**Job**
Can you write out all of the material below, word for word?
******
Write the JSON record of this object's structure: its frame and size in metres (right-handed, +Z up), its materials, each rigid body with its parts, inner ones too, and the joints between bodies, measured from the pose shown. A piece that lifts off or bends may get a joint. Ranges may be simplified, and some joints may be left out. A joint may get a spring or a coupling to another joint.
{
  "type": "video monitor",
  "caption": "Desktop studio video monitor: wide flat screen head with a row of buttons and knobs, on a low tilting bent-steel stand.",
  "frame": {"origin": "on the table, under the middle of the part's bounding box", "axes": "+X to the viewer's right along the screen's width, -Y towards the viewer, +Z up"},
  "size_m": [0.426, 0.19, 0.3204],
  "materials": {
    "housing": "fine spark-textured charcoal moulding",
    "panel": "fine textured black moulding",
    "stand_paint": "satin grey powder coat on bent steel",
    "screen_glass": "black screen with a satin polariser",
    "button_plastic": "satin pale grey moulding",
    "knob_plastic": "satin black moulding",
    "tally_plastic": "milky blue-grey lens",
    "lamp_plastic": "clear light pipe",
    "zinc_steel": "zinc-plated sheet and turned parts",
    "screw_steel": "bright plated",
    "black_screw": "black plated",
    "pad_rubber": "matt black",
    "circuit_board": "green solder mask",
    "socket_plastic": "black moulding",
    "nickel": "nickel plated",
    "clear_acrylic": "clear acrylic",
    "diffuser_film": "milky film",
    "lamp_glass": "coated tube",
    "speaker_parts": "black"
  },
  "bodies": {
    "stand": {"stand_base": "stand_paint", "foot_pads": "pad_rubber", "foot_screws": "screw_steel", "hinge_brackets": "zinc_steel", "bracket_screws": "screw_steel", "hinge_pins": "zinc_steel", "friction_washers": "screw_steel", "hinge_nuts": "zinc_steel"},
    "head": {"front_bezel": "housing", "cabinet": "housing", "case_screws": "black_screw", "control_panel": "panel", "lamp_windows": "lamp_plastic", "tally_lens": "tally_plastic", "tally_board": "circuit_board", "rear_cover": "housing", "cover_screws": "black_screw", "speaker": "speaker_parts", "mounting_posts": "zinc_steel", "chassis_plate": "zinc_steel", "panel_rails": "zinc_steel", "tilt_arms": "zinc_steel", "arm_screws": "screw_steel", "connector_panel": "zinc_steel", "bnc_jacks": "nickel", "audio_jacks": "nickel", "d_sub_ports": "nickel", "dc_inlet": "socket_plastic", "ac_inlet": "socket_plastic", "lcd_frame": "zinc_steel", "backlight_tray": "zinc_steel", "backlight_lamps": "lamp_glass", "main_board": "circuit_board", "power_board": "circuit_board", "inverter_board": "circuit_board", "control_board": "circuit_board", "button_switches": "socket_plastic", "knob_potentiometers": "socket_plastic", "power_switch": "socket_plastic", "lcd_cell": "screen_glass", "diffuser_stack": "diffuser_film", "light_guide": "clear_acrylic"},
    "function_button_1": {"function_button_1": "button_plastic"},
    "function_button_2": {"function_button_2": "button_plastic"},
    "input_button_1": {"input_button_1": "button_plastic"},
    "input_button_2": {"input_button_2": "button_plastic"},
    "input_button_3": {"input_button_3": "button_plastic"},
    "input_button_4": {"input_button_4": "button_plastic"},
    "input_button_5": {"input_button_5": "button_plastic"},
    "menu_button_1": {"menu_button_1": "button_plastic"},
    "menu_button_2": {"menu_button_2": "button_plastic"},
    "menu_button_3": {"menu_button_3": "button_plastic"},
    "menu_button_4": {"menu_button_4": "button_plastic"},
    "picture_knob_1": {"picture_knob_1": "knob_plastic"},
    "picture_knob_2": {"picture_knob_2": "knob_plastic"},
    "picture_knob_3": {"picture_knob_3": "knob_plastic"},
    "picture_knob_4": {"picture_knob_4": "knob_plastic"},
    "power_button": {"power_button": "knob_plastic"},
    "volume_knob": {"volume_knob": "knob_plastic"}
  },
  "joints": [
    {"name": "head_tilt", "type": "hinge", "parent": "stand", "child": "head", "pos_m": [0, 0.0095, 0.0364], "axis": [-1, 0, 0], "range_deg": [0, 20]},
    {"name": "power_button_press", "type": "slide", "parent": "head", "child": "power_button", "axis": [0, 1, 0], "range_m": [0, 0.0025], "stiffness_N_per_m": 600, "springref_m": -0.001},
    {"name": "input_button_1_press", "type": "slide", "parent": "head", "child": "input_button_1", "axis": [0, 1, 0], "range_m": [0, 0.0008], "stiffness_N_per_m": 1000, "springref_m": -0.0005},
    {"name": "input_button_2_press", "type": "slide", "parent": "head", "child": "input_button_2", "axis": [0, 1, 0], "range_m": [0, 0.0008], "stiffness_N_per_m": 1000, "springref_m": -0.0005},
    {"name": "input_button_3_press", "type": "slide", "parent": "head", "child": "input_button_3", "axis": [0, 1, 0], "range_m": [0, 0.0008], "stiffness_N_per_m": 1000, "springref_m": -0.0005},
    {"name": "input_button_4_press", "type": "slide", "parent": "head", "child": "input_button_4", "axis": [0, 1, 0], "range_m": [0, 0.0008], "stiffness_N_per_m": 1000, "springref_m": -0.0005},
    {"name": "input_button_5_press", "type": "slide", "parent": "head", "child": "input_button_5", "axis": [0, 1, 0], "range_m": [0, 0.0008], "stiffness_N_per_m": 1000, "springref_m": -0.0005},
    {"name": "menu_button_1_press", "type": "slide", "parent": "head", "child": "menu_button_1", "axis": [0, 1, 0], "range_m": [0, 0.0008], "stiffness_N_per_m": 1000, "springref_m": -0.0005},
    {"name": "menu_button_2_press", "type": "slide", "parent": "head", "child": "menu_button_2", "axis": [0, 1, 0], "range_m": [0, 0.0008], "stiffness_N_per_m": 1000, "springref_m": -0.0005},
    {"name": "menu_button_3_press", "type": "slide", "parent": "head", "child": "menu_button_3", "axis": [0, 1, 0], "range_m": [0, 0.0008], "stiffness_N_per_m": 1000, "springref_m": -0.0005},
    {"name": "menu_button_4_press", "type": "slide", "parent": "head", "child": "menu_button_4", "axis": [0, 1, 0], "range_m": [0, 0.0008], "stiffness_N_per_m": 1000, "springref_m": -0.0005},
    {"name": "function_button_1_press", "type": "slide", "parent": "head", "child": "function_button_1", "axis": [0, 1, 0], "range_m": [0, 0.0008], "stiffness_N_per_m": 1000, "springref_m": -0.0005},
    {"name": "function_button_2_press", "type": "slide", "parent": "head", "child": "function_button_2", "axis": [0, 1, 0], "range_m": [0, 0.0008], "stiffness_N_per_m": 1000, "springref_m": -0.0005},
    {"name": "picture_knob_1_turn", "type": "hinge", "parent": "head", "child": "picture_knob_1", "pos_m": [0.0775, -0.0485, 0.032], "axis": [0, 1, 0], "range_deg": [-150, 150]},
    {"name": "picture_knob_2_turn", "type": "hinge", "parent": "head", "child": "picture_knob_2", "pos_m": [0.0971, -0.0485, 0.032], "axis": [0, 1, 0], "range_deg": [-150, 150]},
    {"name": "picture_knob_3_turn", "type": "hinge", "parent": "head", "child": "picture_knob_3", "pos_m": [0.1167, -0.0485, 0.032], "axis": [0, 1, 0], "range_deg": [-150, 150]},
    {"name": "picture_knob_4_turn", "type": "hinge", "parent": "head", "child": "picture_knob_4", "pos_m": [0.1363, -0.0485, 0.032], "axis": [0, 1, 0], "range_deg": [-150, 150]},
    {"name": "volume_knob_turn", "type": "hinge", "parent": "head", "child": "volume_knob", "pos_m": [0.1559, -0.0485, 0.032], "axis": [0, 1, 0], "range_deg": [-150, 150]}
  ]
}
******
**In response**
Write the JSON record of this object's structure: its frame and size in metres (right-handed, +Z up), its materials, each rigid body with its parts, inner ones too, and the joints between bodies, measured from the pose shown. A piece that lifts off or bends may get a joint. Ranges may be simplified, and some joints may be left out. A joint may get a spring or a coupling to another joint.
{
  "type": "video monitor",
  "caption": "Desktop studio video monitor: wide flat screen head with a row of buttons and knobs, on a low tilting bent-steel stand.",
  "frame": {"origin": "on the table, under the middle of the part's bounding box", "axes": "+X to the viewer's right along the screen's width, -Y towards the viewer, +Z up"},
  "size_m": [0.426, 0.19, 0.3204],
  "materials": {
    "housing": "fine spark-textured charcoal moulding",
    "panel": "fine textured black moulding",
    "stand_paint": "satin grey powder coat on bent steel",
    "screen_glass": "black screen with a satin polariser",
    "button_plastic": "satin pale grey moulding",
    "knob_plastic": "satin black moulding",
    "tally_plastic": "milky blue-grey lens",
    "lamp_plastic": "clear light pipe",
    "zinc_steel": "zinc-plated sheet and turned parts",
    "screw_steel": "bright plated",
    "black_screw": "black plated",
    "pad_rubber": "matt black",
    "circuit_board": "green solder mask",
    "socket_plastic": "black moulding",
    "nickel": "nickel plated",
    "clear_acrylic": "clear acrylic",
    "diffuser_film": "milky film",
    "lamp_glass": "coated tube",
    "speaker_parts": "black"
  },
  "bodies": {
    "stand": {"stand_base": "stand_paint", "foot_pads": "pad_rubber", "foot_screws": "screw_steel", "hinge_brackets": "zinc_steel", "bracket_screws": "screw_steel", "hinge_pins": "zinc_steel", "friction_washers": "screw_steel", "hinge_nuts": "zinc_steel"},
    "head": {"front_bezel": "housing", "cabinet": "housing", "case_screws": "black_screw", "control_panel": "panel", "lamp_windows": "lamp_plastic", "tally_lens": "tally_plastic", "tally_board": "circuit_board", "rear_cover": "housing", "cover_screws": "black_screw", "speaker": "speaker_parts", "mounting_posts": "zinc_steel", "chassis_plate": "zinc_steel", "panel_rails": "zinc_steel", "tilt_arms": "zinc_steel", "arm_screws": "screw_steel", "connector_panel": "zinc_steel", "bnc_jacks": "nickel", "audio_jacks": "nickel", "d_sub_ports": "nickel", "dc_inlet": "socket_plastic", "ac_inlet": "socket_plastic", "lcd_frame": "zinc_steel", "backlight_tray": "zinc_steel", "backlight_lamps": "lamp_glass", "main_board": "circuit_board", "power_board": "circuit_board", "inverter_board": "circuit_board", "control_board": "circuit_board", "button_switches": "socket_plastic", "knob_potentiometers": "socket_plastic", "power_switch": "socket_plastic", "lcd_cell": "screen_glass", "diffuser_stack": "diffuser_film", "light_guide": "clear_acrylic"},
    "function_button_1": {"function_button_1": "button_plastic"},
    "function_button_2": {"function_button_2": "button_plastic"},
    "input_button_1": {"input_button_1": "button_plastic"},
    "input_button_2": {"input_button_2": "button_plastic"},
    "input_button_3": {"input_button_3": "button_plastic"},
    "input_button_4": {"input_button_4": "button_plastic"},
    "input_button_5": {"input_button_5": "button_plastic"},
    "menu_button_1": {"menu_button_1": "button_plastic"},
    "menu_button_2": {"menu_button_2": "button_plastic"},
    "menu_button_3": {"menu_button_3": "button_plastic"},
    "menu_button_4": {"menu_button_4": "button_plastic"},
    "picture_knob_1": {"picture_knob_1": "knob_plastic"},
    "picture_knob_2": {"picture_knob_2": "knob_plastic"},
    "picture_knob_3": {"picture_knob_3": "knob_plastic"},
    "picture_knob_4": {"picture_knob_4": "knob_plastic"},
    "power_button": {"power_button": "knob_plastic"},
    "volume_knob": {"volume_knob": "knob_plastic"}
  },
  "joints": [
    {"name": "head_tilt", "type": "hinge", "parent": "stand", "child": "head", "pos_m": [0, 0.0095, 0.0364], "axis": [-1, 0, 0], "range_deg": [0, 20]},
    {"name": "power_button_press", "type": "slide", "parent": "head", "child": "power_button", "axis": [0, 1, 0], "range_m": [0, 0.0025], "stiffness_N_per_m": 600, "springref_m": -0.001},
    {"name": "input_button_1_press", "type": "slide", "parent": "head", "child": "input_button_1", "axis": [0, 1, 0], "range_m": [0, 0.0008], "stiffness_N_per_m": 1000, "springref_m": -0.0005},
    {"name": "input_button_2_press", "type": "slide", "parent": "head", "child": "input_button_2", "axis": [0, 1, 0], "range_m": [0, 0.0008], "stiffness_N_per_m": 1000, "springref_m": -0.0005},
    {"name": "input_button_3_press", "type": "slide", "parent": "head", "child": "input_button_3", "axis": [0, 1, 0], "range_m": [0, 0.0008], "stiffness_N_per_m": 1000, "springref_m": -0.0005},
    {"name": "input_button_4_press", "type": "slide", "parent": "head", "child": "input_button_4", "axis": [0, 1, 0], "range_m": [0, 0.0008], "stiffness_N_per_m": 1000, "springref_m": -0.0005},
    {"name": "input_button_5_press", "type": "slide", "parent": "head", "child": "input_button_5", "axis": [0, 1, 0], "range_m": [0, 0.0008], "stiffness_N_per_m": 1000, "springref_m": -0.0005},
    {"name": "menu_button_1_press", "type": "slide", "parent": "head", "child": "menu_button_1", "axis": [0, 1, 0], "range_m": [0, 0.0008], "stiffness_N_per_m": 1000, "springref_m": -0.0005},
    {"name": "menu_button_2_press", "type": "slide", "parent": "head", "child": "menu_button_2", "axis": [0, 1, 0], "range_m": [0, 0.0008], "stiffness_N_per_m": 1000, "springref_m": -0.0005},
    {"name": "menu_button_3_press", "type": "slide", "parent": "head", "child": "menu_button_3", "axis": [0, 1, 0], "range_m": [0, 0.0008], "stiffness_N_per_m": 1000, "springref_m": -0.0005},
    {"name": "menu_button_4_press", "type": "slide", "parent": "head", "child": "menu_button_4", "axis": [0, 1, 0], "range_m": [0, 0.0008], "stiffness_N_per_m": 1000, "springref_m": -0.0005},
    {"name": "function_button_1_press", "type": "slide", "parent": "head", "child": "function_button_1", "axis": [0, 1, 0], "range_m": [0, 0.0008], "stiffness_N_per_m": 1000, "springref_m": -0.0005},
    {"name": "function_button_2_press", "type": "slide", "parent": "head", "child": "function_button_2", "axis": [0, 1, 0], "range_m": [0, 0.0008], "stiffness_N_per_m": 1000, "springref_m": -0.0005},
    {"name": "picture_knob_1_turn", "type": "hinge", "parent": "head", "child": "picture_knob_1", "pos_m": [0.0775, -0.0485, 0.032], "axis": [0, 1, 0], "range_deg": [-150, 150]},
    {"name": "picture_knob_2_turn", "type": "hinge", "parent": "head", "child": "picture_knob_2", "pos_m": [0.0971, -0.0485, 0.032], "axis": [0, 1, 0], "range_deg": [-150, 150]},
    {"name": "picture_knob_3_turn", "type": "hinge", "parent": "head", "child": "picture_knob_3", "pos_m": [0.1167, -0.0485, 0.032], "axis": [0, 1, 0], "range_deg": [-150, 150]},
    {"name": "picture_knob_4_turn", "type": "hinge", "parent": "head", "child": "picture_knob_4", "pos_m": [0.1363, -0.0485, 0.032], "axis": [0, 1, 0], "range_deg": [-150, 150]},
    {"name": "volume_knob_turn", "type": "hinge", "parent": "head", "child": "volume_knob", "pos_m": [0.1559, -0.0485, 0.032], "axis": [0, 1, 0], "range_deg": [-150, 150]}
  ]
}